Likewise out of print for 50 years is the Mozart “Linz” Symphony,
a Chicago mono recording from April 1954 (along with Symphonies 39, 40
and 41, originally issued on two LPs). Only No. 40 was a reasonable replica
of Reiner’s concert-hall magic in this repertoire, although the “Linz” here
has a dynamic range and tonal fullness missing in the original incarnation.
Somehow Reiner’s hectic tempo in the finale – even faster
than the “Presto” Mozart marked – is less off-putting
than before, if still less than persuasive despite the orchestra’s
hair-trigger response. But let’s consider the plenitude of goodies,
beginning with a restoration of Ravel’s Tombeau recorded in 1952,
two days after a technically untidy broadcast-performance by the declining
NBC Symphony. Their June 19 broadcast in typically harsh, dead, Studio
8-H sound from Rockefeller Center was issued by Music & Arts in 1988
for a short while, but the Ravel and Debussy-Büsser Petite Suite were resonantly recorded by RCA on June 21 in Carnegie Hall. Within 48
hours Reiner had bullied the orchestra into playing not only precisely
but with relaxed charm and finesse – even though the disc version
is almost a minute shorter than the broadcast.
The biggest surprise for me however, is a marvelous restoration of Till
Eulenspiegel recorded in 1950 with the “RCA Victor Symphony” at
the peak of its form – sound that the commercial releases never
came close to replicating. It is one of three Reiner Tills on
my shelves along with the NBC concert disc of June 1952 (with errors
galore
in the playing),
and a 1956 stereo version Reiner made in his first postwar collaboration
with the Vienna Philharmonic (when RCA and London/Decca were briefly
allied for a few seasons). That one was too echoey and more than a little
gemütlich, although Reiner said later with pride that the Vienna
Philharmonic typically tested him, concluded after 15 minutes that “Reiner
is iron!” and played at the top of its form. But the 1950 New York
performance remains something extra-special as well as being the shortest
(14:12 vs. 14:52 with the NBC two years later, and 14:57 in Vienna four
years after that): it has snap, crackle and pop as well as great good
humor where called for, and IMG’s Baily has remastered it with
a power missing in the other two. It really is one of the great Tills in
my generous experience of Reiner conducting this music.

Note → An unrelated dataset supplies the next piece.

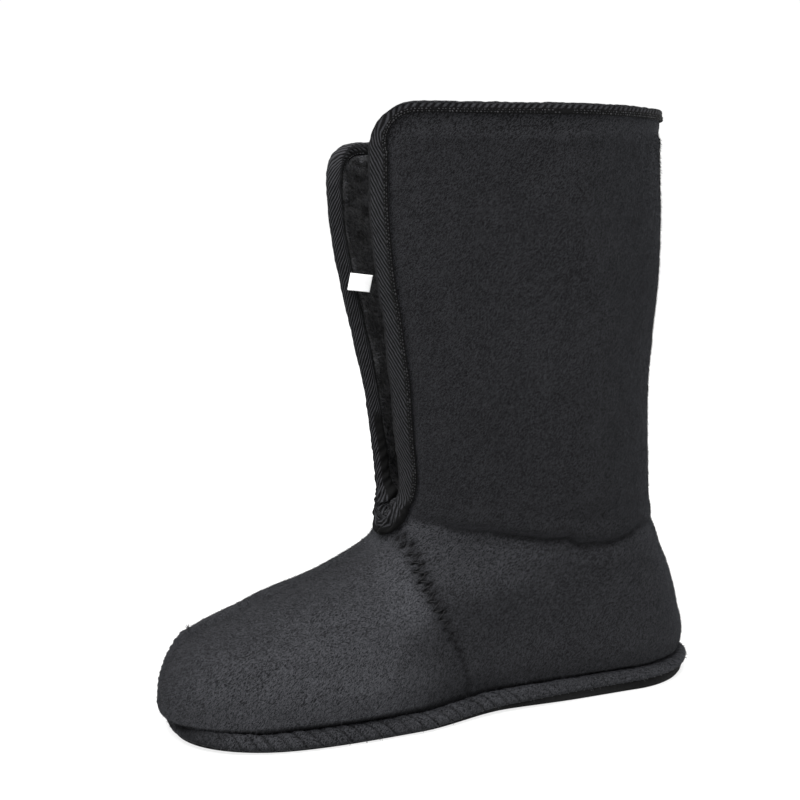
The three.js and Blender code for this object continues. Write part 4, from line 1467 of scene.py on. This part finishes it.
@dataclass
class Sole:
    """Felted sole with a pile insole."""

    step: float = 1.3

    def build(self) -> None:
        """Builds the sole from rings round its edge and ladders across its middle."""
        around = np.linspace(0, FORM.sole_length, int(FORM.sole_length / self.step))
        kit = MeshKit("sole_felt")
        (left, left_dark), (right, right_dark) = (self._rings(side, around) for side in Side)
        ring = np.concatenate([left, right[:, -2:0:-1]], axis=1)
        dark = np.concatenate([left_dark, right_dark[:, -2:0:-1]], axis=1)
        count, columns = ring.shape[:2]
        kit.add(ring, tube_faces(count, columns)[: (count - 1) * columns], worn_dark=dark)
        half = len(around) - 1
        k = np.arange(half)
        mirror = (columns - k) % columns
        following = columns - k - 1
        kit.join(np.stack([k, mirror, following, k + 1], -1)[1:])
        kit.join(np.array([[0, columns - 1, 1]]))
        top = (count - 1) * columns
        kit.join(top + np.stack([k, k + 1, following, mirror], -1)[1:])
        kit.join(top + np.array([[0, 1, columns - 1]]))
        sole = kit.object(FeltFinish().material())
        sole.data.materials.append(PileFinish("insole_pile").material())
        inside = [min(face.vertices) // columns >= self.insole_row for face in sole.data.polygons]
        sole.data.polygons.foreach_set("material_index", inside)
        carry(sole, "sole_textile", "sole")

    def _rings(self, side: Side, around: Array) -> tuple[Array, Array]:
        """Rings of one side from the middle of the underside, round the flange, to the insole, and the painted shade
        on the rings tucked under the flange.
        """

        def pad(inset: float, thickness: float) -> Array:
            """Ring on the underside or the insole."""
            points = FORM.edge(side.value, around, inset, 0)
            points[:, 2] = FORM.floor(points[:, 0]) + thickness
            return points

        def wall(inset: float, share: float) -> Array:
            """Ring on the sole's side, between the floor and the flange."""
            points = FORM.edge(side.value, around, inset, 0)
            low = FORM.floor(points[:, 0])
            points[:, 2] = low + (points[:, 2] - low) * share
            return points

        rings = [pad(20, 0), pad(12, 0), pad(6, 0), pad(3.4, 0), pad(2.4, 0.25), wall(1.7, 0.22), wall(1.3, 0.5),
                 wall(1.25, 0.9)]
        dark = [np.zeros(len(around))] * len(rings)
        # Rings tucked under the flange, darkened with painted shade.
        for inset, height in ((1.9, 0.6), (2.4, 2.2), (12.0, 2.75)):
            rings.append(FORM.edge(side.value, around, inset, height))
        dark += [np.ones(len(around))] * 3
        self.insole_row = len(rings) - 1
        rings += [pad(13.0, 5.4), pad(16, 6.0), pad(20, 6.0)]
        dark += [np.zeros(len(around))] * 3
        return np.array(rings), np.array(dark)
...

This Brahms Second Piano Concerto – the first of three RCA recorded
with the Chicago Symphony between February 1958 and May 1961! – is
my favorite, boldly remastered. Gilels had never played the work in concert
before those sessions, but Reiner proved a whetstone and still had Janos
Starker as solo cellist in the third movement. Fritz’s heart attack
in October 1960 prevented his conducting Sviatoslav Richter’s debut
concerto-recording in the U.S. (Erich Leinsdorf deputized on short notice – a
distinguished performance but not on the level of Gilels’ and Reiner’s
electricity). The third one with Van Cliburn was broad and ponderous,
but Reiner’s brush with death four months earlier had reduced the
stamina needed to energize Cliburn. The noble Tragic Overture
on a stereodisc with the Third Symphony has been too long out of print,
although Beethoven’s
Coriolan was included by RCA/BMG on a “Living Stereo” remastering
with the Fidelio Overture and Symphonies 5 and 7. Baily’s
IMG version is a little softer, with a subtle deepening of reverb that
sounds brighter
on RCA, and is a virtual sunburst on JVC’s remastering with Symphony
5 – costing, however, anywhere from $27 to $31 depending on the
dealer: pricey indeed for less than 39 minutes of music.
Otherwise, the Götterdämmerung “Dawn and Siegfried’s
Rhine Journey” is the most beautiful remastering to date of that
historic 1959 performance (issued originally with the “Funeral
Music” and Meistersinger excerpts), while a two-minute “Swineherd’s
Dance” from Bartók’s Hungarian Sketches is bettered
only by another of those pricey JVC prestidigitations. The Mendelssohn “Scherzo,” finally,
was a demonstration-quality mono recording in Philadelphia’s Academy
of Music if not exactly a feather-light reading, impeccably restored.
Withal, the totality of performances offered on these two discs, at a
budget price not even Naxos can top, is prime-time Reiner masterfully
remastered, and as such a veritable trove.